Lens with "wow" effect !! :-))

Started Dec 4, 2012 | Discussions thread
gdanmitchell Veteran Member • Posts: 7,730
Re: Lens with "wow" effect !! :-))

Press Correspondent wrote:

You Sir misunderstood the question and went great length to defend a position irrelevant to this thread. You just need to update the limited definition of "wow" in your aging dictionary with more flexible meanings. The question essentially was, "What are your favorite lenses?" Perhaps you like some more than others. Let's hear which.

I just re-read the original post after reading your claim that I "misunderstood the question." Actually, I understood it exactly and I responded to the "wow" lens question that was asked.

An excerpt, since the whole thing is readily available and quite long:

"Philippe R wrote:

... have read a post on someone looking for a lens that produces a "wow" factor.....

So let's have it, what do you consider a lens with a definite "wow" effect

Please specify the lens, the body it's used on, and of course your use..."

The question was not "essentially...'What are your favorite lenses?'" So, "you, sir, misunderstood the question," not me.

The whole notion of "wow" lenses, whether you know it or not, continues to induce eye-rolling and laughter among folks who do serious photography. (Yes, with a few exceptions.) I won't repeat my long previous post - which I hope you read and tried to understand - but the short story is that there are lenses of various quality levels, lenses are tools, there are no "wow" or "magic" lenses, photographers looking to produce "wow" and "magic" in their work by choosing the right lenses are barking up the wrong tree - sort of like a person interested in running marathons focusing obsessively on what brand of shoes to buy rather than on training.

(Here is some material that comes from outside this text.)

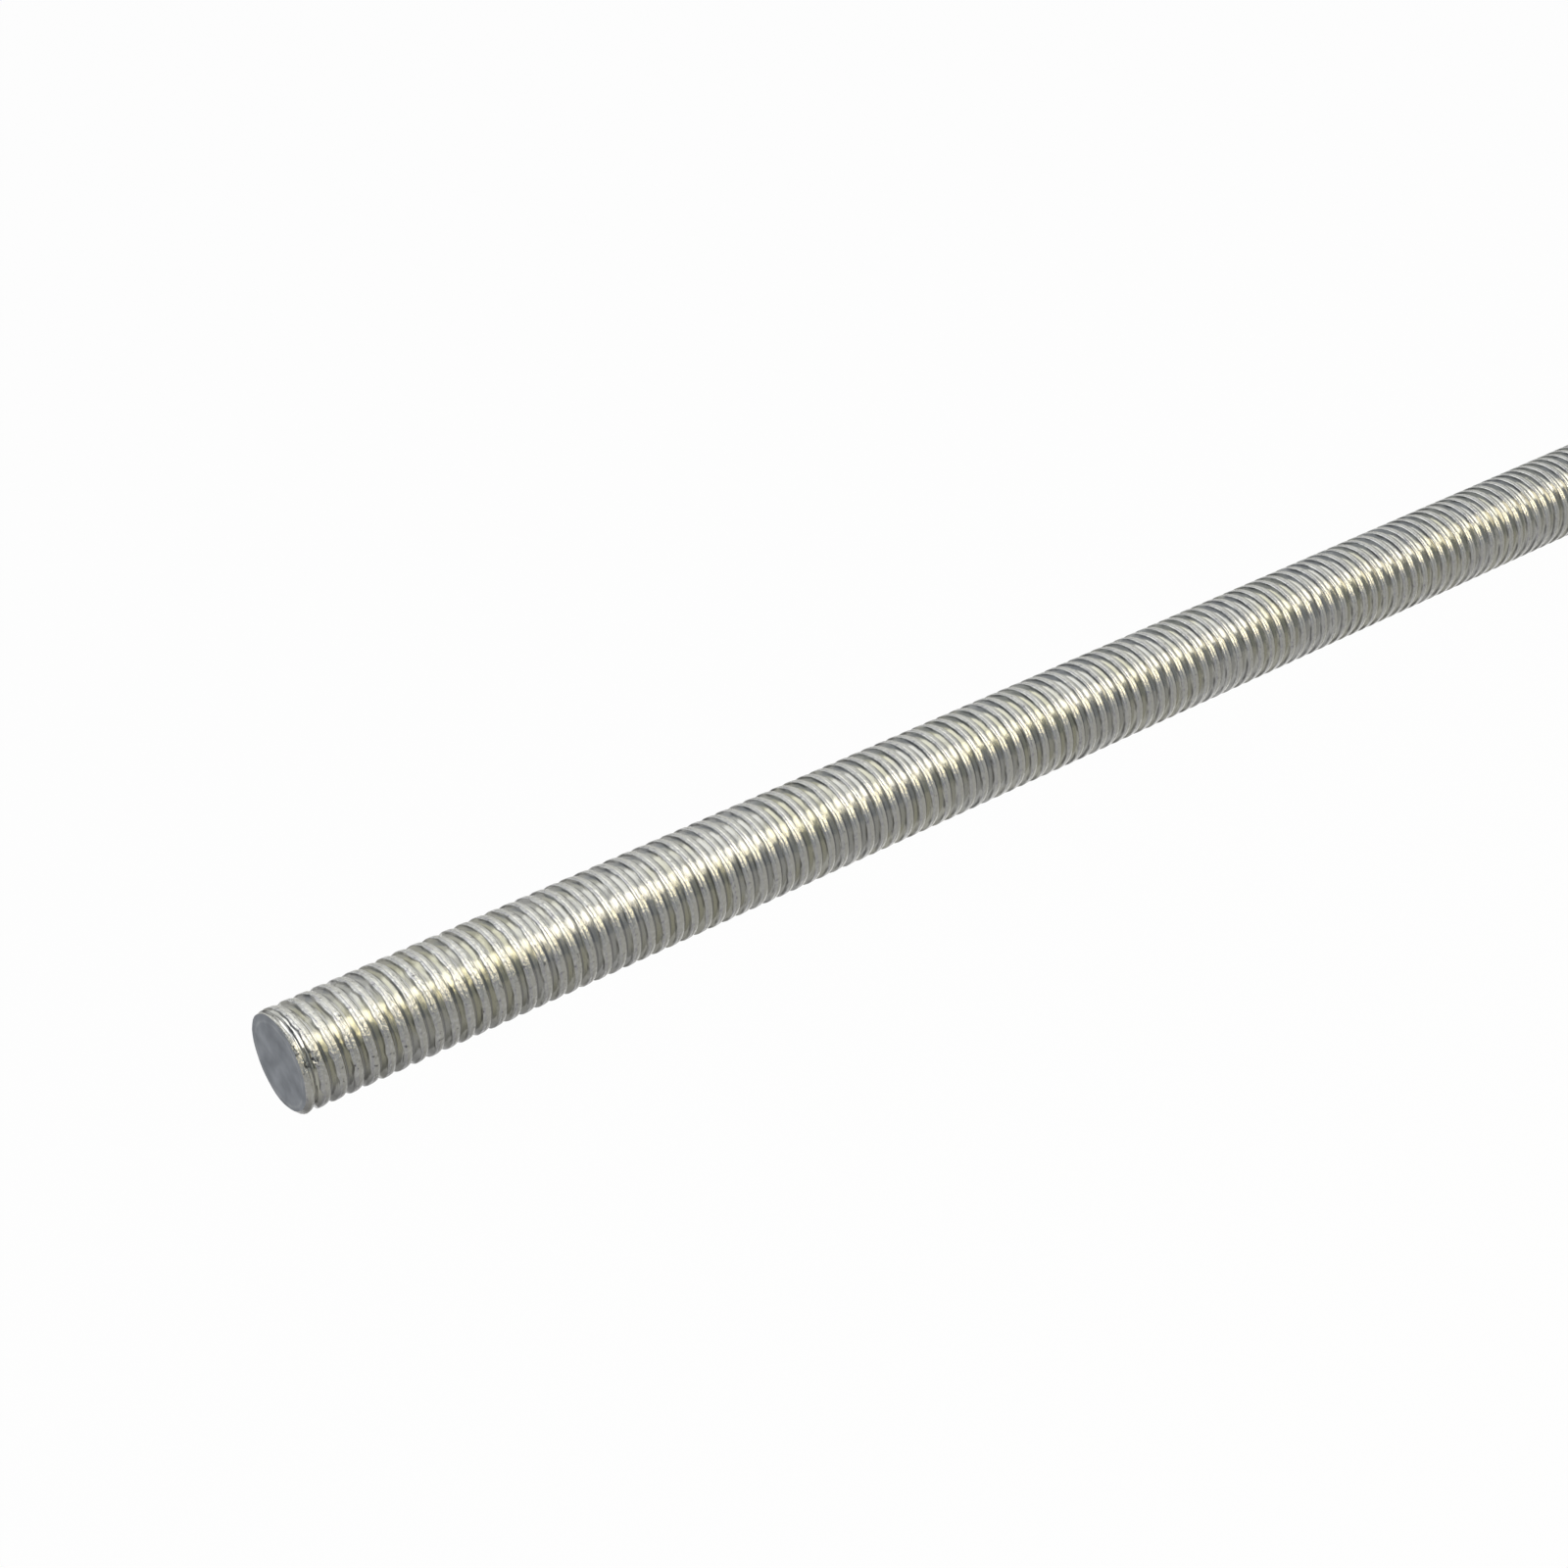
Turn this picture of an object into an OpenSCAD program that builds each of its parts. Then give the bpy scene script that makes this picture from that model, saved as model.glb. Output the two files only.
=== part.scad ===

If the question had been "what are your favorite lenses," I could easily have provided an answer. In fact, I have, at the web site that is listed in my signature file, where I often write about equipment and other subjects.

A funny story on the "wow" lens topic. Yesterday I was shooting with a couple of fellow photographers, doing wildlife and a bit of landscape-style work in California's Central Valley. One of my friends - I'll call him "Dave" - and I have an ongoing joke about "wow" lenses. He will write to me about his latest "wow" lens and give it full credit for some photographic success of his - a success that is obviously due to compositional skill, patience and perseverance, and a good eye - and I'll write back and tell him that I, for example, made a pretty good photograph and really wish that I'd had a wow lens handy in order for it to fulfill its full potential. Our other friend - I'll call him "Michael" - sort of rolls his eyes and smiles. ("Michael" is a fairly well-known photographer. If you have visited Yosemite Valley you have probably seen his work and/or read one of his books, and you might have taken a workshop from him.)

It turns out that all three of us will have photographs in a small annual show in Yosemite Valley this February, the Yosemite Renaissance show that opens in a gallery in The Valley in late February. "Dave" knows the photograph of mine that will be in the show, and he had written one of his jokey notes, wondering whether or not I had used a "wow" lens to produce it. I actually couldn't remember what lens I had used, so at his suggestion I decided to check the EXIF file to remind myself. The first place I looked was an online version of the photograph that provides a minimal subset of EXIF data and I was momentarily horrified to find that it was shot with a "50mm" lens - my God, maybe the success was due to using a prime! (Though it would have been a distinctly non-wow-inducing 50mm f/1.4 Canon lens - a wonderful tool.) Distressed that I might have to admit that my photographic success was actually due to using a 50mm prime and not my vision or anything else, I found the original file where the full EXIF is available and was greatly relieved to find that this photograph, which seems to enjoy some degree of success, was actually created with the 24-105mm f/4 zoom. Now that is a fine, functional, and effective lens - but anyone who chases after the "wow lens" chimera knows full well how often it is dissed in forumtography discussions.

Relieved to find that the lens choice had essentially nothing to do with the success of this photograph - since it could have been made with several lenses I own - I wrote back to my friend to lament the terrible disappointment of knowing that the photograph that was selected for inclusion in the show could have been so much better if only I had used a "wow lens" with "3D effect" and "powerfully rendering" capability.

We all had a great laugh over this subject.